§ **ENTRIES SUPPLIED**
+ + + + +

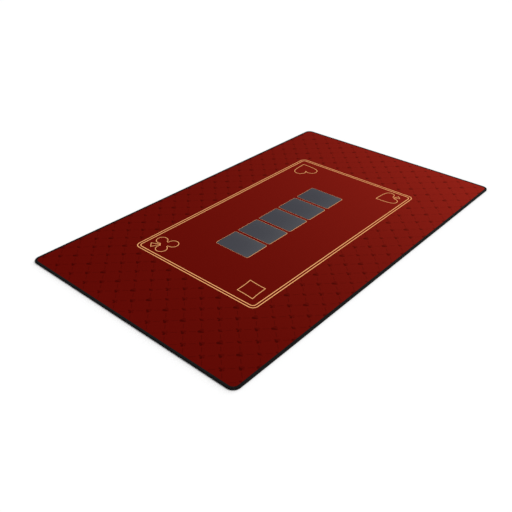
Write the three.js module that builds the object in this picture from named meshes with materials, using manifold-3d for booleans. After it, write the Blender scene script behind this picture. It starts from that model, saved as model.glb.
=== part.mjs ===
// A flexible poker mat that lies on any table and folds in half with its playing face inside.
// Units are millimetres. +X runs along the long side, +Y away from the player, +Z up.
// The origin is the centre of the underside.
//
// The mat is a foam rubber base, a printed cloth bonded on top of it, and a binding of close
// stitches that wraps the cut edge. All three are flexible and run through the fold in one
// piece, so each is divided where it crosses the fold:
//
//   left half | fold strip | right half
//
// The fold turns about two lines level with the top of the stitches, one along each side of the
// fold strip. Each line turns about a quarter of a turn, so the strip ends up standing as the
// back of the fold, and the right half lies over the left half.

import * as THREE from 'three';
import { mergeVertices } from 'three/addons/utils/BufferGeometryUtils.js';
import Module from 'manifold-3d';

const wasm = await Module();
wasm.setup();

// Driving dimensions
const MAT_LENGTH = 1000;
const MAT_WIDTH = 600;
const CORNER_RADIUS = 17;
const BASE_THICKNESS = 3.25;
const CLOTH_THICKNESS = 0.75;
const BINDING_WIDTH = 5.5;
const BINDING_WALL = 0.5;
const STITCH_SINK = 0.25;
const STITCH_RISE = 0.25;
const FOLD_STRIP_LENGTH = 8;
const BODY_GAP = 0.3;
const CORNER_SEGMENTS = 12;

// Worked-out dimensions
const HALF_LENGTH = MAT_LENGTH / 2;
const HALF_WIDTH = MAT_WIDTH / 2;
const MAT_THICKNESS = BASE_THICKNESS + CLOTH_THICKNESS;
const CLOTH_EDGE_TOP = MAT_THICKNESS - STITCH_SINK;
const BINDING_TOP = MAT_THICKNESS + STITCH_RISE;
const FOLD_LINE = FOLD_STRIP_LENGTH / 2;
const CUTTER_OVERRUN = 5;

const clothMaterial = { color: 0x7a1c12, roughness: 0.85, metalness: 0 };
const baseMaterial = { color: 0x161618, roughness: 0.9, metalness: 0 };
const bindingMaterial = { color: 0x1d1d20, roughness: 0.75, metalness: 0 };

const mat = new THREE.Group();
mat.name = 'poker_mat';

// A span is the stretch of the mat from x0 to x1. A span that reaches an end of the mat
// has rounded corners there, and any other end is cut square.
function makeSpan(x0, x1) {
  return {
    x0: x0 > -HALF_LENGTH ? x0 + BODY_GAP / 2 : x0,
    x1: x1 < HALF_LENGTH ? x1 - BODY_GAP / 2 : x1,
    leftEnd: x0 <= -HALF_LENGTH,
    rightEnd: x1 >= HALF_LENGTH,
  };
}

function stretchCutEnds(span) {
  return {
    ...span,
    x0: span.leftEnd ? span.x0 : span.x0 - CUTTER_OVERRUN,
    x1: span.rightEnd ? span.x1 : span.x1 + CUTTER_OVERRUN,
  };
}

// Plan outline of a span, set in by inset from the mat's outer edge
function planShape(span, inset) {
  const radius = CORNER_RADIUS - inset;
  const front = -HALF_WIDTH + inset;
  const back = HALF_WIDTH - inset;
  const left = span.leftEnd ? span.x0 + inset : span.x0;
  const right = span.rightEnd ? span.x1 - inset : span.x1;
  const shape = new THREE.Shape();
  if (span.rightEnd) {
    shape.absarc(right - radius, front + radius, radius, -Math.PI / 2, 0);
    shape.absarc(right - radius, back - radius, radius, 0, Math.PI / 2);
  } else {
    shape.moveTo(right, front);
    shape.lineTo(right, back);
  }
  if (span.leftEnd) {
    shape.absarc(left + radius, back - radius, radius, Math.PI / 2, Math.PI);
    shape.absarc(left + radius, front + radius, radius, Math.PI, Math.PI * 1.5);
  } else {
    shape.lineTo(left, back);
    shape.lineTo(left, front);
  }
  shape.closePath();
  return shape;
}

function toManifold(geometry) {
  geometry.deleteAttribute('normal');
  geometry.deleteAttribute('uv');
  const merged = mergeVertices(geometry, 1e-4);
  const mesh = new wasm.Mesh({
    numProp: 3,
    vertProperties: new Float32Array(merged.attributes.position.array),
    triVerts: new Uint32Array(merged.index.array),
  });
  return new wasm.Manifold(mesh);
}

function toGeometry(solid) {
  const mesh = solid.getMesh();
  const geometry = new THREE.BufferGeometry();
  geometry.setAttribute('position', new THREE.BufferAttribute(mesh.vertProperties, 3));
  geometry.setIndex(new THREE.BufferAttribute(mesh.triVerts, 1));
  geometry.computeVertexNormals();
  return geometry;
}

function slab(span, inset, bottom, top) {
  const geometry = new THREE.ExtrudeGeometry(planShape(span, inset), {
    depth: top - bottom,
    bevelEnabled: false,
    curveSegments: CORNER_SEGMENTS,
  });
  geometry.translate(0, 0, bottom);
  return toManifold(geometry);
}

// Box that keeps the piece of a solid between two corners of the plan
function planBox(x0, x1, y0, y1) {
  const height = MAT_THICKNESS * 4;
  const geometry = new THREE.BoxGeometry(x1 - x0, y1 - y0, height);
  geometry.translate((x0 + x1) / 2, (y0 + y1) / 2, 0);
  return toManifold(geometry);
}

function addNode(name, solid, look) {
  const node = new THREE.Mesh(toGeometry(solid), new THREE.MeshStandardMaterial(look));
  node.name = name;
  mat.add(node);
}

// The stitches pull in flush with the underside, so the base is thinner under its edge.
function addBase(name, span) {
  const body = slab(span, BINDING_WALL, STITCH_SINK, BASE_THICKNESS);
  const sole = slab(span, BINDING_WIDTH, 0, STITCH_SINK);
  addNode(`${name}_base`, body.add(sole), baseMaterial);
}

// The stitches also press the cloth down along its edge and stand a little proud of it.
function addCloth(name, span) {
  const sheet = slab(span, BINDING_WALL, BASE_THICKNESS, CLOTH_EDGE_TOP);
  const face = slab(span, BINDING_WIDTH, CLOTH_EDGE_TOP, MAT_THICKNESS);
  addNode(`${name}_cloth`, sheet.add(face), clothMaterial);
}

// The binding is a channel that wraps over the cloth, round the edge and under the base.
function bindingChannel(span) {
  const cutter = stretchCutEnds(span);
  const outside = slab(span, 0, 0, BINDING_TOP);
  const inside = slab(cutter, BINDING_WALL, STITCH_SINK, CLOTH_EDGE_TOP);
  const opening = slab(cutter, BINDING_WIDTH, -MAT_THICKNESS, MAT_THICKNESS * 2);
  return outside.subtract(inside).subtract(opening);
}

function addBinding(name, span) {
  const channel = bindingChannel(span);
  const reach = CUTTER_OVERRUN;
  const sideStart = span.leftEnd ? span.x0 + CORNER_RADIUS : span.x0 - reach;
  const sideEnd = span.rightEnd ? span.x1 - CORNER_RADIUS : span.x1 + reach;
  const frontSide = planBox(sideStart, sideEnd, -HALF_WIDTH - reach, 0);
  const backSide = planBox(sideStart, sideEnd, 0, HALF_WIDTH + reach);
  addNode(`${name}_binding_front`, channel.intersect(frontSide), bindingMaterial);
  addNode(`${name}_binding_back`, channel.intersect(backSide), bindingMaterial);
  if (span.leftEnd || span.rightEnd) {
    const endStart = span.leftEnd ? span.x0 - reach : sideEnd;
    const endStop = span.leftEnd ? sideStart : span.x1 + reach;
    const endSide = planBox(endStart, endStop, -HALF_WIDTH - reach, HALF_WIDTH + reach);
    addNode(`${name}_binding_end`, channel.intersect(endSide), bindingMaterial);
  }
}

function addSpan(name, x0, x1) {
  const span = makeSpan(x0, x1);
  addBase(name, span);
  addCloth(name, span);
  addBinding(name, span);
}

addSpan('left_half', -HALF_LENGTH, -FOLD_LINE);
addSpan('fold_strip', -FOLD_LINE, FOLD_LINE);
addSpan('right_half', FOLD_LINE, HALF_LENGTH);

export default mat;
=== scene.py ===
import math

import bmesh
import bpy
import numpy as np
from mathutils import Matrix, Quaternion, Vector
from mathutils.geometry import delaunay_2d_cdt


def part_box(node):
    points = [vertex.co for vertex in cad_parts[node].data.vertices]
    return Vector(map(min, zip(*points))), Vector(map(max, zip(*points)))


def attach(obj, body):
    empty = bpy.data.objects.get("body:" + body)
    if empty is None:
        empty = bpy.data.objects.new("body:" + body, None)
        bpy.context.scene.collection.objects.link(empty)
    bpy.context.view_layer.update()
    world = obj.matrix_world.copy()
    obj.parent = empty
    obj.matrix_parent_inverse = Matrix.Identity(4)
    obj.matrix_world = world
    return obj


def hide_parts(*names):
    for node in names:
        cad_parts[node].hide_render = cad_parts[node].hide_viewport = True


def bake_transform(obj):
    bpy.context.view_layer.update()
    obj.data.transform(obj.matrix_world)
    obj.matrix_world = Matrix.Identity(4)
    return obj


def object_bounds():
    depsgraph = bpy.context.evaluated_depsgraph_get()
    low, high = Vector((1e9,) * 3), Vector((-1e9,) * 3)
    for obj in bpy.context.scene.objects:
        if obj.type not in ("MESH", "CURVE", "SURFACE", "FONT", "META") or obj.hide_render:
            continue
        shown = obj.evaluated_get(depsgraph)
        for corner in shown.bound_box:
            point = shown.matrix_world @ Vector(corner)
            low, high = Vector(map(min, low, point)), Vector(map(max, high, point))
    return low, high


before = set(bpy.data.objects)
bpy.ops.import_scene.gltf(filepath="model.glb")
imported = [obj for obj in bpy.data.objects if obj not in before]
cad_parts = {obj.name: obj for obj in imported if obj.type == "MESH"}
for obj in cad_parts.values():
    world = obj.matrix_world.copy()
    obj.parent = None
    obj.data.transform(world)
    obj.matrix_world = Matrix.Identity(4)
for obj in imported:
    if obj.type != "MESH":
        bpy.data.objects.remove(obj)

# The looks of a flexible poker mat: a printed cloth on foam rubber with a stitched edge.
# Meshes are worked out in millimetres in the frame's axes, and made in metres.
MM = 0.001

cad_low, cad_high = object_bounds()

# Sizes that come from the frame
HALF_LENGTH = cad_high.x / MM
HALF_WIDTH = cad_high.y / MM
CLOTH_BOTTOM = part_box("left_half_cloth")[0].z / MM
CLOTH_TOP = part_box("left_half_cloth")[1].z / MM
STITCH_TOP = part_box("left_half_binding_front")[1].z / MM

# Sizes of the mat's edge
CORNER_RADIUS = 17.0
STITCH_REACH = 5.5
STITCH_SINK = 0.25

# The mat is made in four lengths: two halves, and the two sides of the fold between them.
# The fold reaches this far from the middle and is cut in steps of this length.
FOLD_REACH = 12.0
BEND_STEP = 0.75


# ---------------------------------------------------------------- sizes of the print

# The middle of the print is a little to the right of the mat's middle and behind it
PRINT_X, PRINT_Y = 1.4, 0.3

# Half the length, half the width and the corner radius of each line of the frame
FRAME_LINES = ((312.6, 178.1, 13.0), (306.0, 171.5, 8.0))
FRAME_LINE_WIDTH = 2.0

CARD_COUNT = 5
CARD_PITCH = 75.0
CARD_HALF_X, CARD_HALF_Y = 34.0, 48.9
CARD_RISE = 1.4
CARD_RADIUS = 5.0
# The outline of a card field is thinner at its sides
CARD_LINE_SIDE, CARD_LINE_TOP, CARD_LINE_FOOT = 0.35, 0.5, 0.95

# The suit sign in each corner of the frame: its middle, its height and its turn in degrees
CORNER_CLUB = (-263.0, 130.1, 63.5, -135)
CORNER_HEART = (265.2, 135.1, 59.0, 135)
CORNER_SPADE = (268.5, -129.1, 60.5, 45)
CORNER_DIAMOND = (-263.7, -130.1, 65.0, -45)
SUIT_LINE_WIDTH = 1.45

# The lattice of small signs and dashes outside the frame
LATTICE_PITCH = 24.41
LATTICE_X, LATTICE_Y = 14.2, -2.3
SIGN_SIZE = 13.2
SMALL_DIAMOND_WIDTH = 0.72
DASH_LENGTH = 13.0
DASH_WIDTH = 1.5


# ---------------------------------------------------------------- small tools

# Corners of a square round the origin, anticlockwise
SQUARE = ((-1, -1), (1, -1), (1, 1), (-1, 1))
# Lengths below this count as nothing
TINY = 1e-6


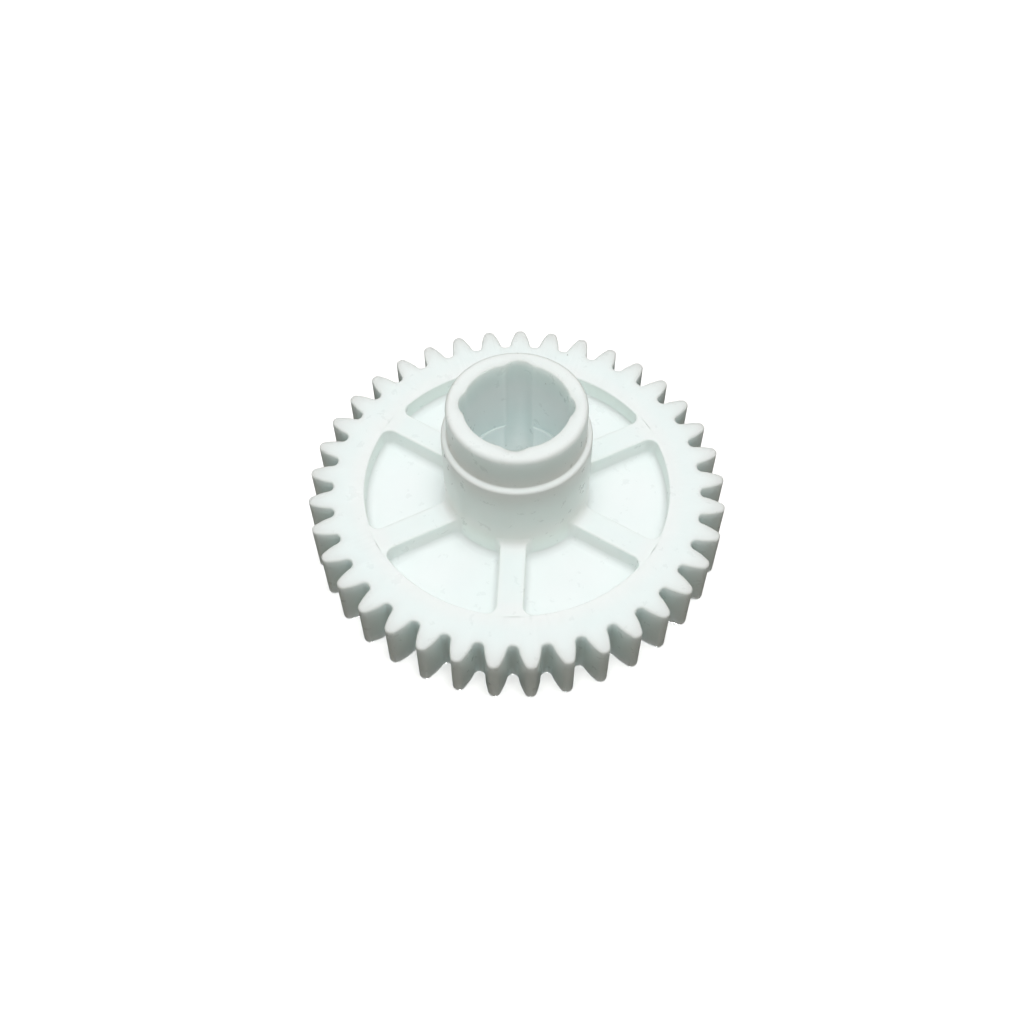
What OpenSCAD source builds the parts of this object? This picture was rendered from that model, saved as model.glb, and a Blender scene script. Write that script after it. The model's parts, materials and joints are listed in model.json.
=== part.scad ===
// Spur gear with a webbed, ribbed body and a stepped hub, moulded in white nylon.
// Millimetres. The origin is on the bore's axis at the gear's bottom face, and +Z runs up the hub.
// Two of the ribs lie along +Y and -Y, and the socket's grooves along X and Y.
// The real gear is one moulding: each module below is one region of it, and they meet face to face.

/* [Teeth] */
// Number of teeth
tooth_count = 37; // [30:1:60]
// Module: the pitch diameter divided by the number of teeth
tooth_module = 1.5; // [1.4:0.05:2]
// Pressure angle in degrees
pressure_angle = 20; // [19:0.5:21]
// Height of a tooth above the pitch circle, in modules
addendum = 1; // [0.8:0.05:1]
// Depth of a tooth space below the pitch circle, in modules
dedendum = 1.25; // [1.15:0.05:1.3]
// Radius of the rounding at each side of a tooth's tip, in modules
tip_round = 0.55; // [0.1:0.05:0.55]
// Radius of the fillet at each side of a tooth's root, in modules
root_round = 0.5; // [0.2:0.05:0.5]
// Turn of the teeth from the ribs, in degrees: a tooth lies this far from +Y
tooth_turn = 1.5; // [-5:0.1:5]
// Width of the teeth and of the rim, along the axis
face_w = 8.5; // [8:0.1:12]

/* [Web and ribs] */
// Wall of the rim between the pockets and the tooth roots
rim_wall = 4.4; // [2:0.1:5]
// Depth of the pockets in the top face
top_pocket = 3.4; // [2:0.1:4]
// Depth of the pockets in the bottom face
bottom_pocket = 2.9; // [2:0.1:3.5]
// Radius of the fillets where the web meets the hub and the rim
web_fillet = 1; // [0.3:0.1:1.5]
// Number of ribs on each side of the web
rib_count = 6; // [3:1:8]
// Width of a rib
rib_w = 3.6; // [1.5:0.1:5]

/* [Hub] */
// Diameter of the barrel, from the bottom face up to the shoulder
barrel_d = 20.4; // [19.5:0.1:24]
// Height of the shoulder above the bottom face
shoulder_h = 20; // [16:0.5:22]
// Diameter of the neck, above the shoulder
neck_d = 18.7; // [17.5:0.1:19]
// Height of the whole gear, from the bottom face to the neck's top
hub_h = 25.6; // [24:0.1:32]
// Radius of the rounding round the outside of the neck's top
lip_round = 0.6; // [0.1:0.1:0.8]
// Radius of the rounding round the shoulder's edge and the mouth of the socket
edge_round = 0.3; // [0.1:0.1:0.5]

/* [Bore] */
// Diameter of the drive socket, from the neck's top down to the ledge
socket_d = 14.1; // [13.5:0.1:14.6]
// Height of the ledge in the socket above the bottom face
ledge_h = 12.9; // [8:0.1:15]
// Diameter between the lands below the ledge
land_d = 13.5; // [12.5:0.1:13.8]
// Number of round grooves down the socket's wall
groove_count = 4; // [2:1:6]
// Radius of a groove's round section
groove_r = 2.4; // [1:0.1:3]
// Diameter across the bottoms of the grooves
groove_d = 15.2; // [14.8:0.1:16]
// Diameter of the plain pilot bore below the grooves
pilot_d = 12; // [8:0.1:12.4]

/* [Hidden] */
$fn = 96;

moulding_white = [0.93, 0.94, 0.94];

pitch_r = tooth_module * tooth_count / 2;
base_r = pitch_r * cos(pressure_angle);
tip_r = pitch_r + addendum * tooth_module;
root_r = pitch_r - dedendum * tooth_module;
tip_arc_r = tip_round * tooth_module;
root_arc_r = root_round * tooth_module;
flank_steps = 5;
arc_steps = 4;

rim_r = root_r - rim_wall;
web_top = face_w - top_pocket;
barrel_r = barrel_d / 2;
neck_r = neck_d / 2;
socket_r = socket_d / 2;
land_r = land_d / 2;
pilot_r = pilot_d / 2;
top_rib_angle = 90;
// How far a cutting shape runs past the face that it opens
cut_past = 1;

function degrees(radians) = radians * 180 / PI;

// A circle's points from angle a0 to angle a1, ends included
function arc(centre, r, a0, a1, steps = arc_steps) =
    [for (i = [0 : steps]) let (a = a0 + (a1 - a0) * i / steps) centre + r * [cos(a), sin(a)]];

// The angle of the line from point p to point q
function heading(p, q) = atan2(q[1] - p[1], q[0] - p[0]);

// The turn from angle a0 to angle a1 by the shorter way
function short_turn(a0, a1) = (a1 - a0 + 540) % 360 - 180;

// The arc about a centre from point p to point q by the shorter way
function arc_between(centre, p, q) =
    let (a0 = heading(centre, p))
    arc(centre, norm(p - centre), a0, a0 + short_turn(a0, heading(centre, q)));

// The point of an involute of the base circle that starts at angle start, after unwinding by roll
// radians. A circle of radius r that rolls on the flank has its centre on the involute that is
// turned by r / base_r, so both roundings of a tooth come from this one function.
function involute(roll, start) =
    let (a = start + degrees(roll))
    base_r * [cos(a) + roll * sin(a), sin(a) - roll * cos(a)];

// The roll at which an involute reaches radius r
function roll_at(r) = sqrt(pow(r / base_r, 2) - 1);

// Where the flank below the tooth's centre line starts on the base circle, in degrees
flank_start = -(90 / tooth_count + degrees(tan(pressure_angle)) - pressure_angle);

// Half of a tooth's outline, from the root circle up to the tip circle, for a tooth along +X
function half_tooth() =
    let (
        root_turn = root_arc_r / base_r,
        tip_turn = tip_arc_r / base_r,
        root_roll = roll_at(root_r + root_arc_r),
        tip_roll = roll_at(tip_r - tip_arc_r),
        root_centre = involute(root_roll, flank_start - degrees(root_turn)),
        tip_centre = involute(tip_roll, flank_start + degrees(tip_turn)),
        roll_low = root_roll - root_turn,
        roll_high = tip_roll + tip_turn,
        flank = [for (i = [1 : flank_steps - 1])
            involute(roll_low + (roll_high - roll_low) * i / flank_steps, flank_start)],
        root_point = root_centre * root_r / norm(root_centre),
        tip_point = tip_centre * tip_r / norm(tip_centre)
    )
    concat(
        arc_between(root_centre, root_point, involute(roll_low, flank_start)),
        flank,
        arc_between(tip_centre, involute(roll_high, flank_start), tip_point)
    );

// Points turned about the axis, and points mirrored across the X axis in reverse order
function turned(points, a) =
    [for (p = points) [p[0] * cos(a) - p[1] * sin(a), p[0] * sin(a) + p[1] * cos(a)]];
function mirrored(points) = [for (i = [len(points) - 1 : -1 : 0]) [points[i][0], -points[i][1]]];

module toothed_outline() {
    half = half_tooth();
    tooth = concat(half, mirrored(half));
    polygon([for (i = [0 : tooth_count - 1])
        each turned(tooth, top_rib_angle + tooth_turn + 360 * i / tooth_count)]);
}

module toothed_rim() {
    color(moulding_white) difference() {
        linear_extrude(face_w) toothed_outline();
        translate([0, 0, -cut_past]) cylinder(h = face_w + 2 * cut_past, r = rim_r);
    }
}

// The web between the hub and the rim, with its four fillets
module web_ring() {
    hub_side = barrel_r + web_fillet;
    rim_side = rim_r - web_fillet;
    low = bottom_pocket - web_fillet;
    high = web_top + web_fillet;
    rotate_extrude() polygon(concat(
        arc([hub_side, low], web_fillet, 180, 90),
        arc([rim_side, low], web_fillet, 90, 0),
        arc([rim_side, high], web_fillet, 0, -90),
        arc([hub_side, high], web_fillet, -90, -180)
    ));
}

module web_disc() {
    color(moulding_white) web_ring();
}

// The plan of the ribs, ending on the hub's wall and on the rim's
module rib_plan() {
    intersection() {
        difference() {
            circle(r = rim_r);
            circle(r = barrel_r);
        }
        for (i = [0 : rib_count - 1])
            rotate(top_rib_angle + 360 * i / rib_count) translate([0, -rib_w / 2]) square([rim_r, rib_w]);
    }
}

module upper_ribs() {
    color(moulding_white) difference() {
        translate([0, 0, web_top]) linear_extrude(top_pocket) rib_plan();
        web_ring();
    }
}

module lower_ribs() {
    color(moulding_white) difference() {
        linear_extrude(bottom_pocket) rib_plan();
        web_ring();
    }
}

module socket_grooves() {
    for (i = [0 : groove_count - 1])
        rotate(360 * i / groove_count) translate([groove_d / 2 - groove_r, 0, web_top])
            cylinder(h = hub_h - web_top + cut_past, r = groove_r);
}

// The hub between the web and the shoulder, with the ledge and the lands of its socket
module hub_barrel() {
    color(moulding_white) difference() {
        rotate_extrude() polygon(concat(
            [[land_r, web_top], [barrel_r, web_top]],
            arc([barrel_r - edge_round, shoulder_h - edge_round], edge_round, 0, 90),
            [[socket_r, shoulder_h], [socket_r, ledge_h], [land_r, ledge_h]]
        ));
        socket_grooves();
    }
}

// The journal above the shoulder
module hub_neck() {
    color(moulding_white) difference() {
        rotate_extrude() polygon(concat(
            [[socket_r, shoulder_h], [neck_r, shoulder_h]],
            arc([neck_r - lip_round, hub_h - lip_round], lip_round, 0, 90),
            arc([socket_r + edge_round, hub_h - edge_round], edge_round, 90, 180)
        ));
        socket_grooves();
    }
}

// The hub below the web's top, with the pilot bore
module hub_base() {
    color(moulding_white) difference() {
        cylinder(h = web_top, r = barrel_r);
        translate([0, 0, -cut_past]) cylinder(h = web_top + 2 * cut_past, r = pilot_r);
    }
}

toothed_rim();
web_disc();
upper_ribs();
lower_ribs();
hub_barrel();
hub_neck();
hub_base();
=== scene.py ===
import json
import math

import bmesh
import bpy
from mathutils import Matrix, Vector


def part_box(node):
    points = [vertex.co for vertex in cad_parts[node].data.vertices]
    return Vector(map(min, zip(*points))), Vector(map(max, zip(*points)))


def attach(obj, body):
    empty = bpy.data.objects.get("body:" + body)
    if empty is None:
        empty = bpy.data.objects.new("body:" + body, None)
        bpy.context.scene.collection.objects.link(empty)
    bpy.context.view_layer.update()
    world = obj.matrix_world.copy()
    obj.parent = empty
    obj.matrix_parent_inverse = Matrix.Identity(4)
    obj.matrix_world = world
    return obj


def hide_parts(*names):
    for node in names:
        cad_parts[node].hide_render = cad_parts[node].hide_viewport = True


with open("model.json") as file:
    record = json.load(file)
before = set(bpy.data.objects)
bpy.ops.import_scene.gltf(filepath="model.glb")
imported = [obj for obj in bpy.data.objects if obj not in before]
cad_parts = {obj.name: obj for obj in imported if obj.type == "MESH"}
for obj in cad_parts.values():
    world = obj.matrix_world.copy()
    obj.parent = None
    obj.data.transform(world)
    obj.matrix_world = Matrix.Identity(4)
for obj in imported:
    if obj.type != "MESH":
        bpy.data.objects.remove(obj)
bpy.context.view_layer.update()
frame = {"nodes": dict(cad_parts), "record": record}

# A spur gear moulded in white nylon: a toothed rim, a web with ribs on both sides, and a stepped hub
# with a grooved socket. Shapes are worked out in millimetres and become metres at the mesh.
MM = 0.001
MOUNTS = {m["name"]: m["dims"] for m in frame["record"]["mounts"]}
BOX = {n: [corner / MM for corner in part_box(n)] for n in frame["nodes"]}

# Sizes that the frame gives
FACE = BOX["toothed_rim"][1].z
WEB_TOP = BOX["hub_base"][1].z
WEB_LOW = BOX["lower_ribs"][1].z
RIM_R = BOX["web_disc"][1].x
BARREL_R = BOX["hub_barrel"][1].x
SHOULDER = BOX["hub_barrel"][1].z
NECK_R = MOUNTS["neck_journal"]["r_mm"]
HUB_TOP = BOX["hub_neck"][1].z
PITCH_R = MOUNTS["tooth_mesh"]["r_mm"]
SOCKET_R = MOUNTS["drive_socket"]["r_mm"]
PILOT_R = MOUNTS["pilot_bore"]["r_mm"]

# The teeth
TEETH = 37
MODULE = 2 * PITCH_R / TEETH
PRESSURE = math.radians(20)
BASE_R = PITCH_R * math.cos(PRESSURE)
TIP_R = PITCH_R + MODULE
ROOT_R = PITCH_R - 1.25 * MODULE  # the usual depth below the pitch circle
TIP_ARC = 0.55 * MODULE
ROOT_ARC = 0.5 * MODULE
FIRST_TOOTH = math.radians(91.5)
TOOTH_EDGE = 0.3

# Ribs and pockets: a rib's half width and rounded edge, and the rounded corners of a pocket's plan
RIBS = 6
FIRST_RIB = math.radians(90)
RIB_HALF = 1.8
RIB_EDGE = 0.25
CORNER_RIM = 1.3
CORNER_HUB = 1.15
# The fillet round a pocket's floor, and the one by which a rib's top climbs the barrel
FILLET = 1.0
RISE = 1.0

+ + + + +

§ **WORK REQUIRED**
Nothing beyond the lines starting at the line containing "addSpan('left_half', -HALF_LENGTH, -FOLD_LINE);" and ending at the line containing "return low, high" is to be reproduced; reproduce those lines exactly, both ends included.

§ **RESULT**
addSpan('left_half', -HALF_LENGTH, -FOLD_LINE);
addSpan('fold_strip', -FOLD_LINE, FOLD_LINE);
addSpan('right_half', FOLD_LINE, HALF_LENGTH);

export default mat;
=== scene.py ===
import math

import bmesh
import bpy
import numpy as np
from mathutils import Matrix, Quaternion, Vector
from mathutils.geometry import delaunay_2d_cdt


def part_box(node):
    points = [vertex.co for vertex in cad_parts[node].data.vertices]
    return Vector(map(min, zip(*points))), Vector(map(max, zip(*points)))


def attach(obj, body):
    empty = bpy.data.objects.get("body:" + body)
    if empty is None:
        empty = bpy.data.objects.new("body:" + body, None)
        bpy.context.scene.collection.objects.link(empty)
    bpy.context.view_layer.update()
    world = obj.matrix_world.copy()
    obj.parent = empty
    obj.matrix_parent_inverse = Matrix.Identity(4)
    obj.matrix_world = world
    return obj


def hide_parts(*names):
    for node in names:
        cad_parts[node].hide_render = cad_parts[node].hide_viewport = True


def bake_transform(obj):
    bpy.context.view_layer.update()
    obj.data.transform(obj.matrix_world)
    obj.matrix_world = Matrix.Identity(4)
    return obj


def object_bounds():
    depsgraph = bpy.context.evaluated_depsgraph_get()
    low, high = Vector((1e9,) * 3), Vector((-1e9,) * 3)
    for obj in bpy.context.scene.objects:
        if obj.type not in ("MESH", "CURVE", "SURFACE", "FONT", "META") or obj.hide_render:
            continue
        shown = obj.evaluated_get(depsgraph)
        for corner in shown.bound_box:
            point = shown.matrix_world @ Vector(corner)
            low, high = Vector(map(min, low, point)), Vector(map(max, high, point))
    return low, high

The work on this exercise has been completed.